# another word for 'discipline'



## meemee (Mar 30, 2005)

i wasnt quite sure how to word my title.

i have always felt i need another word instead of 'discipline'. i kinda find that word v. negative. yet training is not a word i like either. maybe guide perhaps.

for instance i have found i have never ever had to discipline my 4 year old. i have had to guide her and teach her but not truly discipline her. when someone asks me how i discipline my child - i have no answer. i dont know what to say. i say i talk and reason with her. i have never had to do timeouts with her. or take any priviledges away. i do 'threaten' for lack of a better word on those rare ocassions. if she wants to do something i tell her not to do - then i tell her ok u can do it but tomorrow u cant have that. for right now a 4 year old acting like a teenager that has worked pretty good. its mostly about eating candy (tried the eat a pound and she wont do it again. she loves it so much that she could easily eat a tonne a day.)
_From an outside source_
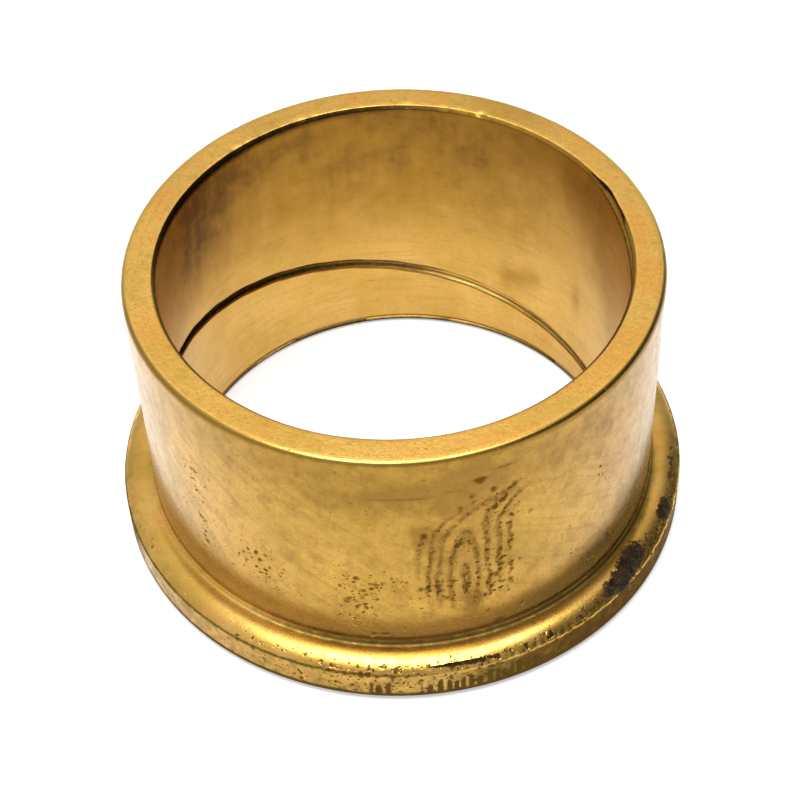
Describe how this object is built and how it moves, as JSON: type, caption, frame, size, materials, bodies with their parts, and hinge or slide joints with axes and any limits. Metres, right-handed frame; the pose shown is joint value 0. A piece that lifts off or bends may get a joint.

right from when she was a baby i never said no to her. adn if i had to on those rare ocassions i explained why. for instance if she wanted to play with my staple pins i would callthem dangerous and then poke her gently with it to show her what dangerous means and then put it away. she had v. strict limits. seh could climb on teh dining table but under certain circumstances. if she wasnt doing those she couldnt climb.

discipline to me means stopping bad behaviour, punishment. and seriously she has never been bad. i mean yes she needs guidance from me to know its a 'bad' behaviour or socially unacceptable behaviour - but hse has never had to learn thru punishment. i have had to remind her a few times why we dont push or take every toy... but never thru punishment.

anyone feel like me?


----------



## IdentityCrisisMama (May 12, 2003)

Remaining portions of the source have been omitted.